··· SUPPLIED MATERIAL ···

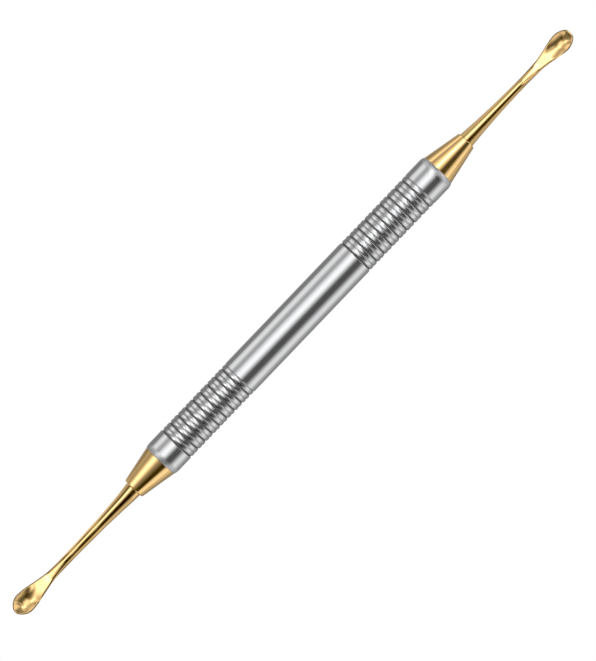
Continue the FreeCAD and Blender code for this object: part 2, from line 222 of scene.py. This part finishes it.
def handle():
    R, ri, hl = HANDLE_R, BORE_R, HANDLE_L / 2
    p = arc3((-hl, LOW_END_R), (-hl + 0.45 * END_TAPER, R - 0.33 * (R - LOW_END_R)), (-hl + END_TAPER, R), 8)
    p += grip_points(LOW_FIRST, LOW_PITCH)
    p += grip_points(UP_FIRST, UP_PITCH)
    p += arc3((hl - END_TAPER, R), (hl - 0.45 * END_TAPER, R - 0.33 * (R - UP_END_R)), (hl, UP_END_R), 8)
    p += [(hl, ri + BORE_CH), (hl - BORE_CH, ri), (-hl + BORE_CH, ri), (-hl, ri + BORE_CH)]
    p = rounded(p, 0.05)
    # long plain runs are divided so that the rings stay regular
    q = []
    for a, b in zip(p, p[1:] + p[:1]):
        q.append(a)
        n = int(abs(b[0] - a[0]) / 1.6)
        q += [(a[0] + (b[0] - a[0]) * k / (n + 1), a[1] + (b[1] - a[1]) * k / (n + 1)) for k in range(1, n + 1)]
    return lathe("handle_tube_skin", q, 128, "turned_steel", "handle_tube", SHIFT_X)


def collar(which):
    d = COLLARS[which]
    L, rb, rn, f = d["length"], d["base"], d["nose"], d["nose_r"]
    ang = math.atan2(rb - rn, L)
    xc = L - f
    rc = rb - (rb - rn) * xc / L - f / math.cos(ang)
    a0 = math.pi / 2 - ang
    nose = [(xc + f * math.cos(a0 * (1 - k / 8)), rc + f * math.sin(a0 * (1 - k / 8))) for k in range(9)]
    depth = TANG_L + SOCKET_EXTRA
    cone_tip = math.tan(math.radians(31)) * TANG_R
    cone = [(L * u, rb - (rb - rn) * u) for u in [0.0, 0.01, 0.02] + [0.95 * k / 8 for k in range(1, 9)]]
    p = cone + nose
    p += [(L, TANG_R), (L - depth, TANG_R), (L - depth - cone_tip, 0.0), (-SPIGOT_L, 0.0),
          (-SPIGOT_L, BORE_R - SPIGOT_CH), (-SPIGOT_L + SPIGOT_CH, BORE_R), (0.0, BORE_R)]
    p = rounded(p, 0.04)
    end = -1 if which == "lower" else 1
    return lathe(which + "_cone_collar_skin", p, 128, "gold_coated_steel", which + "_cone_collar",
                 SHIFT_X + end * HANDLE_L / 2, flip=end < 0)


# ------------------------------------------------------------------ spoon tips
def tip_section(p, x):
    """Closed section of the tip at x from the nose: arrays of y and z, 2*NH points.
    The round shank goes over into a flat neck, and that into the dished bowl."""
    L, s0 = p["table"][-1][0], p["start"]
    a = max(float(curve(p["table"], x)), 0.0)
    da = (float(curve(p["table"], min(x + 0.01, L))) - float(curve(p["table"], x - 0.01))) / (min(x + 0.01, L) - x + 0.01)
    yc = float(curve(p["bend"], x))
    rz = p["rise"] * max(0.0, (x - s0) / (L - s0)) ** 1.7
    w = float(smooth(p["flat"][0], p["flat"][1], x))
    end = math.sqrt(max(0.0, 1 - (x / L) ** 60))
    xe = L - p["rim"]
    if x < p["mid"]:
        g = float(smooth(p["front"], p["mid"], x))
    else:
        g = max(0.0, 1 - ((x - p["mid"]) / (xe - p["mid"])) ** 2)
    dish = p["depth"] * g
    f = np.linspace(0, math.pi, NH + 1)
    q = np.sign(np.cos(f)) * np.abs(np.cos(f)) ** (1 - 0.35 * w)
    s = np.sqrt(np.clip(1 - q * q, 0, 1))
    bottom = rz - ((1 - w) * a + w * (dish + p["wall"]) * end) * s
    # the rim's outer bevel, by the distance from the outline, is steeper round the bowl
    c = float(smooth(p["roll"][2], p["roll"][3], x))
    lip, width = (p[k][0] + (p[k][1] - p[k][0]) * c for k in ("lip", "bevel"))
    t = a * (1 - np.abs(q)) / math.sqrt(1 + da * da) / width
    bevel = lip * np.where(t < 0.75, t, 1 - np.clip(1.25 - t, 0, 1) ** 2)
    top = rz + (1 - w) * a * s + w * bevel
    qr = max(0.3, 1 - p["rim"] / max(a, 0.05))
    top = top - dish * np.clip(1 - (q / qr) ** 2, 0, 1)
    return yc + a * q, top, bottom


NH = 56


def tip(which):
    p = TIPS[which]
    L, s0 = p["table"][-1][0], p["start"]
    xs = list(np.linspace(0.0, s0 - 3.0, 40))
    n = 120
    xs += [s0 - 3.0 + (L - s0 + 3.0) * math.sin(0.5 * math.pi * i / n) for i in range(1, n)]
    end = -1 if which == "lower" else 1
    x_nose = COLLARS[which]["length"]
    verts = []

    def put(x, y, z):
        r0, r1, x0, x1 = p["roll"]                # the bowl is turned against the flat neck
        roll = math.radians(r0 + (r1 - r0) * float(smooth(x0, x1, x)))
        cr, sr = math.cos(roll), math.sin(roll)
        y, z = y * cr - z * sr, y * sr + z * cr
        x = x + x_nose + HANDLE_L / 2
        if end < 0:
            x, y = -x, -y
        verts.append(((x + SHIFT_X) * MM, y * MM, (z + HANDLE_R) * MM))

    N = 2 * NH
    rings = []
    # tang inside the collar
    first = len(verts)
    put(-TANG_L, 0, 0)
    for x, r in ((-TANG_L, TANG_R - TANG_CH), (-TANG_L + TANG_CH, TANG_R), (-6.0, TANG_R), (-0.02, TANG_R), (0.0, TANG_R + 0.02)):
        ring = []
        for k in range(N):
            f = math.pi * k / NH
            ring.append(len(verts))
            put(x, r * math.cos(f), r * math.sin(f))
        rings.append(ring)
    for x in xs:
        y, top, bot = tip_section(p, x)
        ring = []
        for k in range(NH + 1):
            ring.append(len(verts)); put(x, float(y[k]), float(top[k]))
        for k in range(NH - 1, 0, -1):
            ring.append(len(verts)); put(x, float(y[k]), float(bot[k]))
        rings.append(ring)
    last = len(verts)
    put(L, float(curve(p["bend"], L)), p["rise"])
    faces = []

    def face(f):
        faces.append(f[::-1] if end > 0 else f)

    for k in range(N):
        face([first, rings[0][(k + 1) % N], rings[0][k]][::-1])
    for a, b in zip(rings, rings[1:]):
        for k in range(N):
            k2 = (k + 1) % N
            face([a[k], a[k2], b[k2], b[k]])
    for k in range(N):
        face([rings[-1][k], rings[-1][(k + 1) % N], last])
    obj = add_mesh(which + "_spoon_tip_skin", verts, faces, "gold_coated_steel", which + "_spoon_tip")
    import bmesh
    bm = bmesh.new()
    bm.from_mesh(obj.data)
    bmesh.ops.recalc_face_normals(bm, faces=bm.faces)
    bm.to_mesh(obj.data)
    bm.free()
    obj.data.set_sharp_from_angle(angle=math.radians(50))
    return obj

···

■ YOUR INSTRUCTIONS:
Take the material above and return all of it exactly.

■ FINISHED EXERCISE:
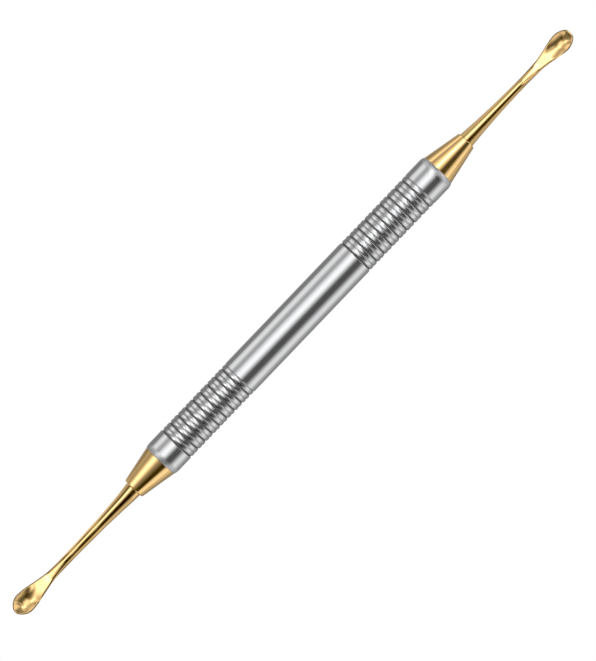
Continue the FreeCAD and Blender code for this object: part 2, from line 222 of scene.py. This part finishes it.
def handle():
    R, ri, hl = HANDLE_R, BORE_R, HANDLE_L / 2
    p = arc3((-hl, LOW_END_R), (-hl + 0.45 * END_TAPER, R - 0.33 * (R - LOW_END_R)), (-hl + END_TAPER, R), 8)
    p += grip_points(LOW_FIRST, LOW_PITCH)
    p += grip_points(UP_FIRST, UP_PITCH)
    p += arc3((hl - END_TAPER, R), (hl - 0.45 * END_TAPER, R - 0.33 * (R - UP_END_R)), (hl, UP_END_R), 8)
    p += [(hl, ri + BORE_CH), (hl - BORE_CH, ri), (-hl + BORE_CH, ri), (-hl, ri + BORE_CH)]
    p = rounded(p, 0.05)
    # long plain runs are divided so that the rings stay regular
    q = []
    for a, b in zip(p, p[1:] + p[:1]):
        q.append(a)
        n = int(abs(b[0] - a[0]) / 1.6)
        q += [(a[0] + (b[0] - a[0]) * k / (n + 1), a[1] + (b[1] - a[1]) * k / (n + 1)) for k in range(1, n + 1)]
    return lathe("handle_tube_skin", q, 128, "turned_steel", "handle_tube", SHIFT_X)


def collar(which):
    d = COLLARS[which]
    L, rb, rn, f = d["length"], d["base"], d["nose"], d["nose_r"]
    ang = math.atan2(rb - rn, L)
    xc = L - f
    rc = rb - (rb - rn) * xc / L - f / math.cos(ang)
    a0 = math.pi / 2 - ang
    nose = [(xc + f * math.cos(a0 * (1 - k / 8)), rc + f * math.sin(a0 * (1 - k / 8))) for k in range(9)]
    depth = TANG_L + SOCKET_EXTRA
    cone_tip = math.tan(math.radians(31)) * TANG_R
    cone = [(L * u, rb - (rb - rn) * u) for u in [0.0, 0.01, 0.02] + [0.95 * k / 8 for k in range(1, 9)]]
    p = cone + nose
    p += [(L, TANG_R), (L - depth, TANG_R), (L - depth - cone_tip, 0.0), (-SPIGOT_L, 0.0),
          (-SPIGOT_L, BORE_R - SPIGOT_CH), (-SPIGOT_L + SPIGOT_CH, BORE_R), (0.0, BORE_R)]
    p = rounded(p, 0.04)
    end = -1 if which == "lower" else 1
    return lathe(which + "_cone_collar_skin", p, 128, "gold_coated_steel", which + "_cone_collar",
                 SHIFT_X + end * HANDLE_L / 2, flip=end < 0)


# ------------------------------------------------------------------ spoon tips
def tip_section(p, x):
    """Closed section of the tip at x from the nose: arrays of y and z, 2*NH points.
    The round shank goes over into a flat neck, and that into the dished bowl."""
    L, s0 = p["table"][-1][0], p["start"]
    a = max(float(curve(p["table"], x)), 0.0)
    da = (float(curve(p["table"], min(x + 0.01, L))) - float(curve(p["table"], x - 0.01))) / (min(x + 0.01, L) - x + 0.01)
    yc = float(curve(p["bend"], x))
    rz = p["rise"] * max(0.0, (x - s0) / (L - s0)) ** 1.7
    w = float(smooth(p["flat"][0], p["flat"][1], x))
    end = math.sqrt(max(0.0, 1 - (x / L) ** 60))
    xe = L - p["rim"]
    if x < p["mid"]:
        g = float(smooth(p["front"], p["mid"], x))
    else:
        g = max(0.0, 1 - ((x - p["mid"]) / (xe - p["mid"])) ** 2)
    dish = p["depth"] * g
    f = np.linspace(0, math.pi, NH + 1)
    q = np.sign(np.cos(f)) * np.abs(np.cos(f)) ** (1 - 0.35 * w)
    s = np.sqrt(np.clip(1 - q * q, 0, 1))
    bottom = rz - ((1 - w) * a + w * (dish + p["wall"]) * end) * s
    # the rim's outer bevel, by the distance from the outline, is steeper round the bowl
    c = float(smooth(p["roll"][2], p["roll"][3], x))
    lip, width = (p[k][0] + (p[k][1] - p[k][0]) * c for k in ("lip", "bevel"))
    t = a * (1 - np.abs(q)) / math.sqrt(1 + da * da) / width
    bevel = lip * np.where(t < 0.75, t, 1 - np.clip(1.25 - t, 0, 1) ** 2)
    top = rz + (1 - w) * a * s + w * bevel
    qr = max(0.3, 1 - p["rim"] / max(a, 0.05))
    top = top - dish * np.clip(1 - (q / qr) ** 2, 0, 1)
    return yc + a * q, top, bottom


NH = 56


def tip(which):
    p = TIPS[which]
    L, s0 = p["table"][-1][0], p["start"]
    xs = list(np.linspace(0.0, s0 - 3.0, 40))
    n = 120
    xs += [s0 - 3.0 + (L - s0 + 3.0) * math.sin(0.5 * math.pi * i / n) for i in range(1, n)]
    end = -1 if which == "lower" else 1
    x_nose = COLLARS[which]["length"]
    verts = []

    def put(x, y, z):
        r0, r1, x0, x1 = p["roll"]                # the bowl is turned against the flat neck
        roll = math.radians(r0 + (r1 - r0) * float(smooth(x0, x1, x)))
        cr, sr = math.cos(roll), math.sin(roll)
        y, z = y * cr - z * sr, y * sr + z * cr
        x = x + x_nose + HANDLE_L / 2
        if end < 0:
            x, y = -x, -y
        verts.append(((x + SHIFT_X) * MM, y * MM, (z + HANDLE_R) * MM))

    N = 2 * NH
    rings = []
    # tang inside the collar
    first = len(verts)
    put(-TANG_L, 0, 0)
    for x, r in ((-TANG_L, TANG_R - TANG_CH), (-TANG_L + TANG_CH, TANG_R), (-6.0, TANG_R), (-0.02, TANG_R), (0.0, TANG_R + 0.02)):
        ring = []
        for k in range(N):
            f = math.pi * k / NH
            ring.append(len(verts))
            put(x, r * math.cos(f), r * math.sin(f))
        rings.append(ring)
    for x in xs:
        y, top, bot = tip_section(p, x)
        ring = []
        for k in range(NH + 1):
            ring.append(len(verts)); put(x, float(y[k]), float(top[k]))
        for k in range(NH - 1, 0, -1):
            ring.append(len(verts)); put(x, float(y[k]), float(bot[k]))
        rings.append(ring)
    last = len(verts)
    put(L, float(curve(p["bend"], L)), p["rise"])
    faces = []

    def face(f):
        faces.append(f[::-1] if end > 0 else f)

    for k in range(N):
        face([first, rings[0][(k + 1) % N], rings[0][k]][::-1])
    for a, b in zip(rings, rings[1:]):
        for k in range(N):
            k2 = (k + 1) % N
            face([a[k], a[k2], b[k2], b[k]])
    for k in range(N):
        face([rings[-1][k], rings[-1][(k + 1) % N], last])
    obj = add_mesh(which + "_spoon_tip_skin", verts, faces, "gold_coated_steel", which + "_spoon_tip")
    import bmesh
    bm = bmesh.new()
    bm.from_mesh(obj.data)
    bmesh.ops.recalc_face_normals(bm, faces=bm.faces)
    bm.to_mesh(obj.data)
    bm.free()
    obj.data.set_sharp_from_angle(angle=math.radians(50))
    return obj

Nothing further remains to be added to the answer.